Kontribusi industri pariwisata dan jargon pariwisata yang berkelanjuntan dengan memperhatikan kearifan lokal diuji ketika hadir di tengah budaya yang sedang berubah. Belum lagi, penganut budaya sendiri pelan-pelan meninggalkan dan tidak mengenal budayanya lagi. Penganut budaya tidak lagi mempertahankan cara hidup seturut warisan budayanya. Bersamaan dengan itu, pranata budaya asli makin longgar dan berbagai fungsi pranata budaya diambil alih oleh institusi lain.

Dalam hal ini, industri pariwisata tidak sebatas menghormati dan tidak mengganggu kearifan lokal setempat sebagaimana diamanatkan oleh Undang-Undang Pariwisata. Industri pariwisata juga mengambil langkah untuk memastikan, budaya setempat terus bertahan. Jalan yang dapat ditempuh antara lain, nilai-nilai budaya menjadi dasar untuk pengembangan pariwisata dengan melibatkan penganut budaya setempat.

Penganut budaya dilibatkan dengan pertimbangan bahwa budaya lahir dan berkembang bersama dengan penganut budaya. Penganut budaya tentu memahami betul nilai-nilai dan wujud budayanya. Juga, mengenal mana yang masih bertahan, mana yang telah hilang dan mana yang sedang berubah.  Karena itu, pengembangan pariwisata berkelanjutan mengandaikan keterlibatan penganur budaya setempat.
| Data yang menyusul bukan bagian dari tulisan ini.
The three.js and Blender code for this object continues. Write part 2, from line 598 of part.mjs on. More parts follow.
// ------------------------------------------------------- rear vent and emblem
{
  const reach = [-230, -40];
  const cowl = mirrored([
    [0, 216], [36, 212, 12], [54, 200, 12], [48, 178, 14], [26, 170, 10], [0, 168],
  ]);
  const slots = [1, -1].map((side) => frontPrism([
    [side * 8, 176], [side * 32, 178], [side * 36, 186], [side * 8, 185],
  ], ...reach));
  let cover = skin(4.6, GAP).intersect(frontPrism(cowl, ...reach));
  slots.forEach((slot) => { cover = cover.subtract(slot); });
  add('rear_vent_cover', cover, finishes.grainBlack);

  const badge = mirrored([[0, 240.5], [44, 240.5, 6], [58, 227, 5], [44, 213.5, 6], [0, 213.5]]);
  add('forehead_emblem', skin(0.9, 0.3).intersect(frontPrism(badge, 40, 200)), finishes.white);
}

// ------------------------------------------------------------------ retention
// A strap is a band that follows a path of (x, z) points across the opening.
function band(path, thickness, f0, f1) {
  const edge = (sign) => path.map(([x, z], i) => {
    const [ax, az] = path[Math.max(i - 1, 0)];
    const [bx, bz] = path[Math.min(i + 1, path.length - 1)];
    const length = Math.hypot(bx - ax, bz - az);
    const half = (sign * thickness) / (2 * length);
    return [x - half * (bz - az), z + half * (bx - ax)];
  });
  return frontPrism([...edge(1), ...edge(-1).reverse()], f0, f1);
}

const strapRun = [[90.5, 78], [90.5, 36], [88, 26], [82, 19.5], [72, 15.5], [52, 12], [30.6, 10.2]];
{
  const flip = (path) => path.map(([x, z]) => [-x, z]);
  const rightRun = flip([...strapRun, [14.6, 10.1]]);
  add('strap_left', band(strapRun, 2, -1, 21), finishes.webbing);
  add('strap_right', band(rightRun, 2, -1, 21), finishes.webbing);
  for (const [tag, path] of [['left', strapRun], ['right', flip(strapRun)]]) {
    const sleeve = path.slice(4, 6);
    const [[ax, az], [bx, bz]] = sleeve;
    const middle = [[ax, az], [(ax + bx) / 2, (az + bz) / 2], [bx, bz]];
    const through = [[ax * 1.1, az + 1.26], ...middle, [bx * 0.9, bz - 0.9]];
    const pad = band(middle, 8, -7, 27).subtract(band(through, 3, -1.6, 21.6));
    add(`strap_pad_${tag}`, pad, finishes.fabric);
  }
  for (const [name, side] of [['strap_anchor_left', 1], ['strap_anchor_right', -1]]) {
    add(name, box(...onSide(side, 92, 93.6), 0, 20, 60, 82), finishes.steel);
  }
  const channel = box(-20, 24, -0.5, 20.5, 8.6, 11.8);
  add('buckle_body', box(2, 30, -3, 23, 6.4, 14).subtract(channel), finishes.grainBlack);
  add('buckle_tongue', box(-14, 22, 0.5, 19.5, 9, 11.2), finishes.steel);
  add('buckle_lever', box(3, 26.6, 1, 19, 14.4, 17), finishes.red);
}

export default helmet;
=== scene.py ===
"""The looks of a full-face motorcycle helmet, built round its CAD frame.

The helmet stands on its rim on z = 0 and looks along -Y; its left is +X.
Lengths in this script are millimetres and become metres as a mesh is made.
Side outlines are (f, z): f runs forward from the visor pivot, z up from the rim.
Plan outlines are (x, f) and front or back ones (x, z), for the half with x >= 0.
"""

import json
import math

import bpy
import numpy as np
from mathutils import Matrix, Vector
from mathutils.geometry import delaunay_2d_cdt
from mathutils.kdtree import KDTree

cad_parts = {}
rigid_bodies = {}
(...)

Budaya adalah kristalisasi dari cara pandang dan cara hidup manusia dalam ruang hidup tertentu. Setiap budaya memiliki keunikan tersendiri dan setiap budaya adalah baik dan luhur bagi penganutnya. Keunikan yang dimiliki oleh budaya dirawat dan dipertahankan, tetapi bukan sekedar pajangan atau hanya sebagai paket wisata. Tetapi, lebih jauh bagaimana mengembangkan pariwisata  yang dijiwai oleh nilai-nilai budaya setempat.

Maka, interaksi antara budaya dengan pariwisata, di satu sisi kiranya memungkinkan penganut budaya semakin berakar kuat dalam warisan budayanya dan di sisi lain menginspirasi industi pariwisata untuk dapat meawarkan wisata unik dan kontekstual sesuai kearifan lokal budaya setempat.